Prima il montepremi veniva stanziato all'inizio dell'anno, andava nelle casse del Jockey club – poi diventato Unire - Unione nazionale per l'incremento delle razze equine  – e si poteva contare su pagamenti in tempi celeri. Pagamenti che nel corso del tempo hanno raggiunto la tempistica di sei mesi, ora scesi a quattro, giusto per consentire agli operatori di 'galleggiare'. 
Tutto questo crea un meccanismo perverso anche per la gestione delle scuderie. Una volta un piccolo proprietario poteva avere 5-10 cavalli, con un premio discreto vinto da uno di loro pagava anche le spese di tutti gli altri; ora con tali entrate e tali tempistiche bisogna comunque pagare il mantenimento degli animali, fatto che costringe a dar via i cavalli migliori quando si ricevono delle offerte d'acquisto.
Inoltre, si è abbassata anche la qualità media dei cavalli che corrono, molti proprietari esteri vengono da noi con delle 'mezze calzette' e vincono."

Lei corre moltissimo nei Paesi esteri. Da quale, secondo lei, potremmo prendere esempio e perché?
"Per 10 anni ho corso 3 mesi all'anno in Giappone, ed è stato come fare il giocatore di calcio in Serie A in Italia. Là negli ippodromi ci sono anche 100mila spettatori, persone che dormono fuori dagli impianti per prendere il posto per vedere le corse. Funziona tutto bene, a cominciare dalla parte finanziaria, che è il motore di tutto: si corre il sabato e la domenica e lunedì arrivano i soldi dei premi vinti sul conto. 
Giappone a parte, diciamo che dovremmo prendere esempio un po' da tutti gli altri Paesi, perché, ahimè, siamo messi malissimo. Altrove le cose funzionano diversamente, e soprattutto ci sono enti competenti che gestiscono realmente il settore.
Il sottosegretario Patrizio La Pietra sta facendo dei passi da gigante, ci sta ascoltando, sta cercando di cambiare le cose, speriamo che serva.
È necessario che ci sia un ente per gestire il settore, rimettere in moto la sua economia per farlo funzionare. 
Inoltre, negli anni c'è stato un abbassamento dei premi negli anni, abbiamo visto il declassamento delle corse pattern, perché questo tipo di gran premi in Italia viene vinto da cavalli di bassa qualita, facendo scendere il rating delle corse."

Secondo lei, quali sono le prime riforme che dovrebbero essere attuate per rilanciare l'ippica italiana in tempi brevi?
"Intanto si dovrebbe partire dalla riforma delle scommesse, che sono rimaste indietro rispetto ad altre tipologie di giochi più appetibili, dato che vengono sottoposte a un prelievo fiscale maggiore. La riforma del betting sull'ippica è una strada da percorrere visto che viviamo anche di questo."

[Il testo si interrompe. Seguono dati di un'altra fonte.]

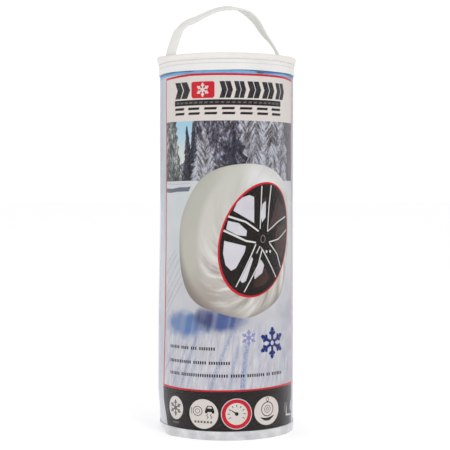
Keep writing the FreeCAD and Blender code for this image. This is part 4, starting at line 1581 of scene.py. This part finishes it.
def gather(piece, low, high, limit, ring_node, band_node):
    """Pleats of the rolled textile: drawn in under both elastics, full between them, and dished on top."""
    ring_low, ring_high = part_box(ring_node)
    band_low, band_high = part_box(band_node)
    cord = (ring_high.z - ring_low.z) / 2
    circle = ring_high.x - cord
    waist = (band_low.z + band_high.z) / 2
    for vertex in piece.data.vertices:
        x, y, z = vertex.co
        reach = math.hypot(x, y)
        turn = math.degrees(math.atan2(x, -y))
        tall = (z - low) / (high - low)
        side = smooth_step(reach, limit * 0.72, limit * 0.96)
        pleat = wobble(math.cos(math.radians(turn)) * 4.5, math.sin(math.radians(turn)) * 4.5, z * 9 + low)
        fine = wobble(math.cos(math.radians(turn)) * 11, math.sin(math.radians(turn)) * 11, z * 16 + 3)
        draw = math.exp(-((z - waist) / 0.010) ** 2)
        new_reach = reach + side * ((pleat * 1.5 + fine * 0.8) * MM * (1 - 0.6 * draw) - 1.4 * MM * draw)
        top = smooth_step(tall, 0.9, 0.985) * (1 - side)
        spokes = math.sin(math.radians(turn) * 26 + pleat * 3) * 0.55 + fine * 0.5
        near = math.exp(-((reach - circle) / 0.013) ** 2)
        dish = 2.6 * MM * smooth_step(circle - reach, 0.0, 0.012)
        press = 1.1 * MM * math.exp(-((reach - circle) / 0.003) ** 2)
        new_z = z + top * (spokes * 1.1 * MM * near * (1 - math.exp(-((reach - circle) / 0.002) ** 2)) - dish
                           - press)
        new_reach = min(new_reach, limit - 0.2 * MM if abs(z - waist) > 0.008 else band_high.x - 1.3 * MM)
        scale = new_reach / max(reach, 1e-9)
        top_limit = ring_high.z - cord * 1.9 if top else high
        vertex.co = (x * scale, y * scale, max(min(new_z, top_limit), low + 0.1 * MM))


def cloth_map(piece):
    """UV map in mm for a round piece: round and up on its side, across on its flat ends."""
    layer = piece.data.uv_layers.new(name="cloth")
    for face in piece.data.polygons:
        flat_end = abs(face.normal.z) > 0.6
        middle = math.atan2(face.center.x, -face.center.y)
        for corner in face.loop_indices:
            x, y, z = piece.data.vertices[piece.data.loops[corner].vertex_index].co
            turn = math.atan2(x, -y)
            if abs(turn - middle) > math.pi:
                turn += math.copysign(math.tau, middle)
            layer.data[corner].uv = (x / MM, y / MM) if flat_end else (turn * 58, z / MM)


BRAID_TURNS = 46


def cord_ring(name, node, material):
    """Covered elastic cord lying in a ring, with its braid raised as a rope-like relief."""
    low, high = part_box(node)
    minor = (high.z - low.z) / 2
    major = high.x - minor
    level = (low.z + high.z) / 2
    rings = []
    count, sides = 168, 12
    for i in range(count):
        turn = i * FULL_TURN / count
        sag = 0.35 * MM * wobble(turn * 0.05, level * 50)
        ring = []
        for k in range(sides):
            a = math.tau * k / sides
            swell_out = 1 + 0.05 * math.sin(a * 2 + math.radians(turn) * BRAID_TURNS)
            ring.append(around(major + sag + minor * 0.97 * swell_out * math.cos(a), turn,
                               level + minor * 0.95 * swell_out * math.sin(a)))
        rings.append(ring)

    def flat(i, j):
        return (i * major / MM * math.tau / count, j * minor / MM * math.tau / sides)
    return loft(name, rings, flat, [material], True)


def waist_band(name, node):
    """Broad white elastic round the roll, shirred by its own stretch."""
    low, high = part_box(node)

    def radius(turn, share):
        shirr = 0.18 * MM * math.sin(math.radians(turn) * 60) * math.sin(share * math.pi
                                                                         * 4) + 0.15 * MM * wobble(turn * 0.1,
                                                                                                   share * 3)
        return high.x - 0.25 * MM + shirr
    return hoop(name, -180, 180, 1.5, radius, (low.z, high.z, 11), 1.0 * MM, [WHITE_BAND])


def rolled_sock(which):
    low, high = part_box(which + "_cover")
    form = roll_form(which + "_textile", low.z + 1.5 * MM, high.z - 1.5 * MM, high.x - 2.5 * MM, 9 * MM)
    form.data.materials.append(SOCK_CLOTH)
    swell(form, 2.2 * MM)
    gather(form, low.z, high.z, high.x, which + "_front_elastic", which + "_rear_elastic")
    cloth_map(form)
    form.data.polygons.foreach_set("use_smooth", [True] * len(form.data.polygons))
    soft = form.modifiers.new("soft", "SUBSURF")
    soft.levels = soft.render_levels = 1
    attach(form, "bag")
    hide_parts(which + "_cover")
    ring = cord_ring(which + "_red_cord", which + "_front_elastic", RED_CORD)
    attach(ring, "bag")
    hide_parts(which + "_front_elastic")
    band = waist_band(which + "_white_band", which + "_rear_elastic")
    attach(band, "bag")
    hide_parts(which + "_rear_elastic")


def leaflet_print(tree, place):
    """Blank blocks and rules in pale grey on paper."""
    u, v, _ = parts_of(tree, place)
    row = calc(tree, "FLOORED_MODULO", v, 4.0)
    word_place = vector_of(tree, times(tree, u, 0.25), calc(tree, "FLOOR", calc(tree, "DIVIDE", v, 4.0)))
    words = ease(tree, speckle(tree, word_place, 1.0, 1.0), 0.44, 0.46)
    rules = times(tree, times(tree, ease(tree, row, 2.6, 2.7), ease(tree, v, 6.2, 5.8)), words)
    margin = times(tree, ease(tree, calc(tree, "ABSOLUTE", u), 31.0, 30.4),
                   ease(tree, calc(tree, "ABSOLUTE", v), 27, 26.4))
    block_row = times(tree, ease(tree, v, 8.0, 8.3), ease(tree, calc(tree, "ABSOLUTE", u), 28.0, 27.6))
    shade = times(tree, calc(tree, "MAXIMUM", rules, block_row), margin)
    colour = blend_colours(tree, times(tree, shade, 0.75), rgb(226, 226, 222), rgb(96, 100, 106))
    return print_grain(tree, place, colour), speckle(tree, place, 1.2)


def leaflet():
    """Paper folded three times, its layers a little sprung."""
    low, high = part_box("instruction_leaflet")
    paper = finish_material("leaflet_paper", leaflet_print, 0.75, 0.1, 0.00005)
    wide, deep = (high.x - low.x) / 2, (high.y - low.y) / 2
    middle = (low + high) / 2
    layers = 5
    step = (high.z - low.z - 0.14 * MM) / layers
    line = []
    for layer in range(layers):
        way = 1 if layer % 2 == 0 else -1
        level = low.z + 0.14 * MM + layer * step
        for k in range(9):
            share = k / 8
            spring = 0.12 * MM * math.sin(share * math.pi) * (1 if layer == layers - 1 else 0.3)
            line.append(((-1 + 2 * share) * way * (deep - (0.6 + 0.3 * layer) * MM), level + spring))
        if layer < layers - 1:
            edge = way * (deep - (0.2 + 0.3 * layer) * MM)
            line.append((edge, level + step / 2))
    laid = running_lengths(line)
    top_start = laid[-9]

    def place(i, j):
        y, z = line[j]
        return (middle.x + (-wide + 2 * wide * i / 12), middle.y + y, z)

    def flat(i, j):
        return ((-wide + 2 * wide * i / 12) / MM, (laid[j] - top_start - deep) / MM)
    piece = slab("folded_leaflet", (13, len(line)), place, flat, 0.12 * MM, [paper])
    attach(piece, "bag")
    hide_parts("instruction_leaflet")


rolled_sock("sock_lower")
rolled_sock("sock_upper")
leaflet()


for unit in UNITS:
    bpy.data.objects.remove(unit)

In materia di ippodromi e di centri di allenamento, qual è il suo pensiero? Anche in questo caso, cosa sarebbe necessario fare per rilanciarli e per tutelare quelli che sono già un'eccellenza?
"Le sorti dei centri di allenamento sono basate sui pagamenti: se non poni le scuderie in condizione di poter mettere mano al portafogli per creare un centro di allenamento privato essi resteranno sempre negli ippodromi.
Il Governo attuale sta facendo molte più cose di quelli che lo hanno preceduto, ci sono maggiori controlli su come vengono spesi i soldi delle sovvenzioni agli ippodromi, stanno mettendo i puntini sulle i, stanno pretendendo che gli investimenti vengano fatti.
Ma ci sono ancora ritardi nel pagamento delle sovvenzioni agli ippodromi, cosa che ha portato i gestori a tirare un po' i remi in barca.
Morale della favola, il nodo di tutto è comunque economico."

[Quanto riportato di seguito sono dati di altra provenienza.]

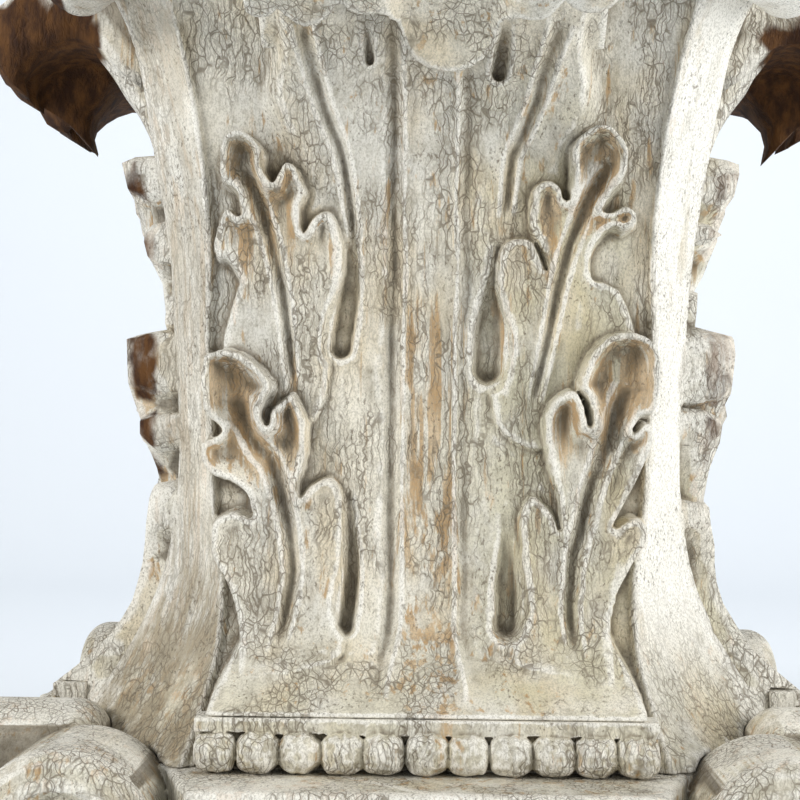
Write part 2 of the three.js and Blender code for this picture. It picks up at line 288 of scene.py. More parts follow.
# The carving of one leaf. Each half has a lower and an upper spray, a closed outline made of strokes; a
# stroke is (height of its raised rim, width of the rim, points). seen() takes pixels, and the other points
# are given in mm.
sprays = {
    "upperLeft": {"tier": "upper", "low": 300, "high": 450, "foot": 2.5, "tip": 11, "dish": 2.5, "strokes": {
        "hood": (9, 7, seen(19, (212, 165), (212, 145), (217.5, 130), (230, 122.5), (245, 127.5),
                            (255, 137.5), (260, 147.5), (260, 160), (263, 170), (269, 176))),
        "second": (5, 4, seen(13, (276, 162.5), (285, 157.5), (294, 162.5), (300, 175), (304, 190),
                              (300, 205), (299.5, 217.5), (302.5, 228))),
        "third": (3, 3, seen(8, (310, 215), (324, 209), (332.5, 215), (340, 235), (344, 255), (342.5, 275),
                             (335, 295), (327.5, 315), (323, 335), (324, 352), (330, 364))),
        "foot": (0, 3, seen(3, (325, 400), (300, 440)) + [(-108, 273)]),
        "side": (0, 3, [(-118, 297), (-125, 326)] + seen(5, (226, 315), (236, 282))),
        "sideLobe": (4, 5, seen(8, (225, 263)) + [(-127, 379), (-130, 386), (-129, 395), (-126, 404)]),
        "notch": (5, 5, [(-121, 411)] + seen(11, (235, 212))),
        "back": (4, 5, seen(14, (230, 192), (217, 180))),
    }},
    "upperRight": {"tier": "upper", "low": 300, "high": 450, "foot": 2.5, "tip": 11, "dish": 2.5, "strokes": {
        "hood": (9, 7, seen(19, (627, 175), (631, 158)) + [(115, 445)]
                 + seen(19, (615, 120), (600, 116), (587, 121), (576, 130), (571, 142), (570, 156))
                 + [(82, 428)]),
        "second": (5, 4, [(80, 416)] + seen(13, (562.5, 182.5), (552.5, 175), (541, 176), (532.5, 185),
                                            (529, 203), (529, 222), (538, 243)) + seen(8, (547.5, 267.5))),
        "third": (3, 3, seen(8, (544, 252.5), (535, 240), (522.5, 235), (507.5, 238), (500, 250),
                             (496, 280), (502.5, 310), (511, 327.5), (512.5, 345), (509, 367.5),
                             (502.5, 385), (491, 392.5))),
        "foot": (0, 3, seen(3, (500, 430), (540, 450)) + [(105, 273)]),
        "side": (0, 3, [(118, 297), (125, 326)] + seen(5, (632, 310)) + [(113, 364)]),
        "sideLobe": (5, 5, [(103, 369), (97, 371)] + seen(8, (595, 250), (610, 229), (625, 230))),
        "notch": (5, 5, [(122, 401), (122, 409)] + seen(11, (627, 198))),
        "back": (4, 4, seen(14, (613, 204), (607, 205), (613, 192))),
    }},
    "lowerLeft": {"tier": "lower", "low": 165, "high": 318, "foot": 3, "tip": 16, "dish": 3, "strokes": {
        "hood": (11, 8, seen(24, (199, 408), (197, 390), (197, 372), (201, 356), (216, 349), (235.5, 351),
                             (252, 360.5), (266, 374), (273, 388), (266, 402), (263, 416), (265.5, 424))),
        "second": (5, 4.5, seen(15, (272, 410), (285.5, 397), (291, 392.5), (302, 408), (309, 427),
                                (309, 449), (305, 469), (299.5, 485.5), (301, 497))),
        "third": (3, 3, seen(9, (310.5, 485.5), (330, 477), (341, 488), (347, 508), (347, 530), (344, 558),
                             (340, 580), (337, 602), (338, 622), (347, 638))),
        "foot": (0, 3, [(-50, 148), (-73, 140), (-90, 138)] + seen(3, (240, 690))),
        "side": (0, 3, seen(3, (240, 640), (234, 605)) + [(-120, 191)]),
        "sideLobe": (6, 7, seen(10, (210.5, 558), (209, 535.5), (213, 522), (224, 515), (236, 512),
                                    (251, 516))),
        "notch": (7, 7, seen(16, (244, 499), (230, 485.5), (210.5, 480), (199, 463), (198, 444))),
        "back": (4, 5, seen(19, (208, 438)) + [(-124, 278)] + seen(22, (205, 420))),
    }},
    "lowerRight": {"tier": "lower", "low": 165, "high": 325, "foot": 3, "tip": 16, "dish": 3, "strokes": {
        "hood": (11, 8, seen(24, (659.5, 412), (665, 389.5)) + [(136, 313)]
                 + seen(24, (662, 348), (651, 332.5), (631.7, 327), (612, 331.5), (595.5, 345),
                        (584.5, 364.5), (580, 384)) + [(91, 295)] + seen(15, (590, 423))),
        "second": (5, 4.5, seen(15, (588.6, 406), (581.7, 392), (570.5, 386.7), (554, 398), (545.5, 412),
                                (544, 428), (548, 456), (554, 478), (560, 500)) + [(77, 222)]),
        "third": (3, 3, seen(9, (556.7, 514), (548, 503), (536, 495), (526, 503), (520.5, 520), (523, 542),
                             (523, 556), (529, 584), (530, 612), (523, 634), (515, 643.6))),
        "foot": (0, 3, seen(3, (520, 665), (560, 676), (590, 680)) + [(106, 133)]),
        "side": (0, 3, seen(3, (618, 653)) + [(107, 166)] + seen(3, (622, 590))),
        "sideLobe": (6, 7, seen(10, (640, 560), (652, 540), (648, 521), (635, 515)) + seen(16, (619, 525))),
        "notch": (7, 7, seen(16, (632, 498), (645.5, 470), (658, 442), (659.5, 425.5))),
        "back": (4, 5, seen(19, (648, 416), (637, 428)) + seen(22, (645, 420))),
    }},
}
# long flutes: a cut channel between two thin rims, (depth, half the width, height of the rims, path)
flutes = {
    "upper": [
        (3.6, 3.6, 2.6, seen(10, (243, 165), (257, 210), (270, 245), (279, 285), (284, 320), (290, 365),
                             (293, 395))),
        (3.6, 3.6, 2.6, seen(10, (609, 156), (605, 168), (587.5, 200), (572.5, 235), (562.5, 270),
                             (554, 315), (545, 360), (539, 390), (537, 420))),
        (3.6, 3.6, 2.4, [(-75, 512)] + seen(4, (305, 50), (322, 105), (335, 140), (343, 170), (349, 205),
                                            (356, 250))),
        (3.8, 3.6, 2.4, [(74, 512)] + seen(4, (543, 70), (535, 97.5), (522.5, 130), (512.5, 155),
                                           (507.5, 190), (505, 225))),
    ],
    "lower": [
        (4.4, 4.4, 3.0, seen(14, (233, 398), (240, 410.5), (258, 447), (272, 466), (283, 497), (290, 541),
                             (292.5, 574), (288, 608), (280, 649), (274, 668))),
        (4.4, 4.4, 3.0, seen(14, (629, 384), (623, 400.6), (612, 431), (604, 459), (595.5, 481), (587, 520),
                             (579, 553), (576, 586.7), (576, 614.4), (580, 653), (583, 674))),
    ],
}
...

Com'è la situazione dei fantini, a livello di pagamenti?
"Dipende. Dall'avere un contratto con una scuderia o dall'essere libero professionista.
Diciamo che si fa sentire la mancanza di un ente che gestisce tutto il comparto come una volta.
Adesso con i tagli ai pagamenti anche chi deve pagarti la monta ritarda.
Io da libero professionista pago l'Iva su un monte premi che prenderò fra sei mesi, ma per fortuna ho un contratto con una scuderia che mi paga, cosa su cui non possono contare il novanta percento dei miei colleghi."

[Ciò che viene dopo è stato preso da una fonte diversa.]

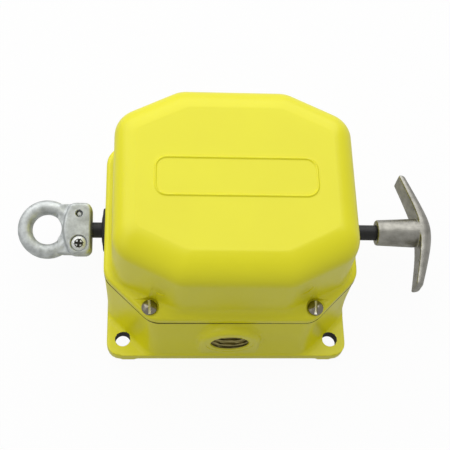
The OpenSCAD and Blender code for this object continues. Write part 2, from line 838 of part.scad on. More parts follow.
module at_rollers() {
    for (s = [-1, 1]) translate([s * roller_arm, s > 0 ? roller_in : -roller_in, pivot_z])
        rotate([s > 0 ? -90 : 90, 0, 0]) children();
}

module lever_rollers() {
    color(black) at_rollers() difference() {
        cylinder(r = roller_r, h = roller_w);
        translate([0, 0, -1]) cylinder(r = roller_pin_r + seat_fit, h = roller_w + 2);
    }
}

module roller_pins() {
    color(steel) at_rollers() translate([0, 0, -0.4])
        cylinder(r = roller_pin_r, h = roller_w + lever_plate + 1.1);
}

module switch_bracket() {
    color("lightsteelblue") difference() {
        union() {
            translate([-bracket_l / 2, -bracket_y - sheet, plate_z])
                cube([bracket_l, 2 * (bracket_y + sheet), sheet]);
            for (s = [-1, 1]) {
                translate([-leg_l / 2, s > 0 ? bracket_y : -bracket_y - sheet, foot_t])
                    cube([leg_l, sheet, plate_z - foot_t + 1]);
                translate([-leg_l / 2, s > 0 ? bracket_y : -bracket_y - sheet - foot_l, foot_t])
                    cube([leg_l, sheet + foot_l, sheet]);
            }
            translate([-bracket_l / 2, snap_back, plate_z])
                cube([bracket_l, sheet, sheet + bracket_back_h]);
        }
        // openings over the two rollers, for the plungers
        for (s = [-1, 1]) translate([s * roller_arm, s * snap_y, plate_z - 1])
            cylinder(d = plunger_d + 3, h = sheet + 2);
        translate([0, bracket_y + sheet + 1, pivot_z]) rotate([90, 0, 0])
            cylinder(r = pin_r + seat_fit, h = 2 * (bracket_y + sheet + 1));
        translate([0, 0, foot_t - 1]) at_corners(bracket_screw_x, bracket_screw_y)
            cylinder(d = bracket_screw_d + 0.4, h = sheet + 2);
        for (s = [-1, 1]) translate([s * snap_screw_gap / 2, 0, snap_screw_z]) rotate([-90, 0, 0])
            cylinder(d = snap_screw_d + 2 * seat_fit, h = snap_back + sheet + 1);
    }
}

// Snap-action switch: a moulded case with a shouldered top for its terminals
module snap_switch(side) {
    step = 6;
    color("#3a2a22") difference() {
        union() {
            translate([-snap_l / 2, side * snap_y - snap_w / 2, snap_z])
                cube([snap_l, snap_w, snap_h - step]);
            translate([-snap_l / 2 + 3, side * snap_y - snap_w / 2 + 1.5, snap_z + 1])
                cube([snap_l - 6, snap_w - 3, snap_h - 1]);
        }
        translate([side * roller_arm, side * snap_y, snap_z - 1])
            cylinder(d = plunger_d + 2 * run_fit, h = plunger_in + pull_rise + 2);
        for (s = [-1, 1]) translate([s * snap_screw_gap / 2, 0, snap_screw_z]) rotate([90, 0, 0])
            translate([0, 0, -snap_back]) cylinder(d = snap_screw_d + 0.2, h = 2 * snap_back);
        for (s = [-1:1]) translate([s * terminal_gap, side * snap_y, snap_z + snap_h - terminal_in - 0.5])
            cylinder(d = terminal_d + 2 * seat_fit, h = terminal_in + 1);
    }
}

module front_snap_switch() {
    snap_switch(-1);
}

module rear_snap_switch() {
    snap_switch(1);
}

module plunger(side) {
    color("tomato") translate([side * roller_arm, side * snap_y, snap_z - plunger_out])
        cylinder(d = plunger_d, h = plunger_out + plunger_in);
}

module front_plunger() {
    plunger(-1);
}

module rear_plunger() {
    plunger(1);
}

module switch_screws() {
    front = snap_y + snap_w / 2 + 0.1;
    length = front + snap_back + sheet - 0.4;
    color(steel) for (s = [-1, 1])
        translate([s * snap_screw_gap / 2, -front, snap_screw_z])
            rotate([90, 0, 0]) cross_screw(snap_screw_d, snap_head_d, small_side, small_dome, length);
}

module terminal_screws() {
    color("khaki") for (side = [-1, 1], s = [-1:1])
        translate([s * terminal_gap, side * snap_y, snap_z + snap_h])
            cross_screw(terminal_d, snap_head_d, terminal_side, terminal_dome, terminal_in);
}

base_housing();
cover();
cover_gasket();
cover_screws();
shaft();
left_bushing();
right_bushing();
left_wiper_seal();
right_wiper_seal();
eye_front_half();
eye_back_half();
eye_clamp_screws();
t_handle();
handle_set_screw();
trip_collar();
collar_pin();
spring_washers();
pull_spring();
slack_spring();
switch_bracket();
bracket_screws();
trip_lever();
lever_pin();
lever_pin_clip();
lever_rollers();
roller_pins();
front_snap_switch();
rear_snap_switch();
front_plunger();
rear_plunger();
switch_screws();
terminal_screws();
ground_screw();
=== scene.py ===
import json
import math
from collections import namedtuple

import bmesh
import bpy
from bpy.props import FloatProperty, FloatVectorProperty, PointerProperty
from mathutils import Matrix, Vector


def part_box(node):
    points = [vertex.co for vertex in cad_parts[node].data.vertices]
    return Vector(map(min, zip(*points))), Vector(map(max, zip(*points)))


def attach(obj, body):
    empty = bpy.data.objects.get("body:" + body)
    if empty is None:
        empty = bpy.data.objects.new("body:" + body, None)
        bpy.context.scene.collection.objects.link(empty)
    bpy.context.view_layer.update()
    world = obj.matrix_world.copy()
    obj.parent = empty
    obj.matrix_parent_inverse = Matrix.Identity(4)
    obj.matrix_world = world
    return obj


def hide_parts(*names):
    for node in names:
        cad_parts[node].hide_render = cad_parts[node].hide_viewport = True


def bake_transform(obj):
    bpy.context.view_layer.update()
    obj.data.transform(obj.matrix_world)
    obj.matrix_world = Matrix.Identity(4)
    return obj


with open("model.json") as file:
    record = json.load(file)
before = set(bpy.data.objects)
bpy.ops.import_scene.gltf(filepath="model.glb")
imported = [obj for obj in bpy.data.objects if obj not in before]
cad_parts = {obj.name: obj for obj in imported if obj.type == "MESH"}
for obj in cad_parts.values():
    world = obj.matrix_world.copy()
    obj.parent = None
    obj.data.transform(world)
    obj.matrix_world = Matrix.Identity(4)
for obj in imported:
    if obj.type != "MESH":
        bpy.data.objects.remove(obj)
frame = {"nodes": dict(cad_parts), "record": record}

bl_info = {
    "name": "Rope pull switch",
    "version": (1, 0, 0),
    "blender": (4, 5, 0),
    "location": "View3D > Sidebar > Pull Switch",
    "description": "Dresses the packed rope pull switch with its castings, finishes and studio",
    "category": "Object",
}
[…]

L'ultima domanda è invece rivolta a celebrare i suoi successi. Qual è il traguardo che ancora manca nel suo palmares e che vorrebbe raggiungere?
"Ho iniziato la carriera in questo mondo dalla Sartiglia di Oristano (una delle più antiche e spettacolari corse equestri del Mediterraneo, che si svolge l'ultima domenica e il martedì di carnevale nella città sarda, Ndr), poi mi sono appassionato ai cavalli e ho chiesto al patron della scuderia Giara club di Oristano, Antonio Casu, se poteva aiutarmi e così a 16 anni sono partito per Roma.
Da allora non mi sono più fermato; ho corso il più possibile, qualsiasi corsa, anche la meno ricca, perché amo sentire quell'adrenalina che ti fa passare il traguardo per primo.
Quest'anno vorrei vincere il Premio Lydia Tesio, in programma a novembre all'ippodromo Capannelle di Roma, che non sono mai riuscito a conquistare finora."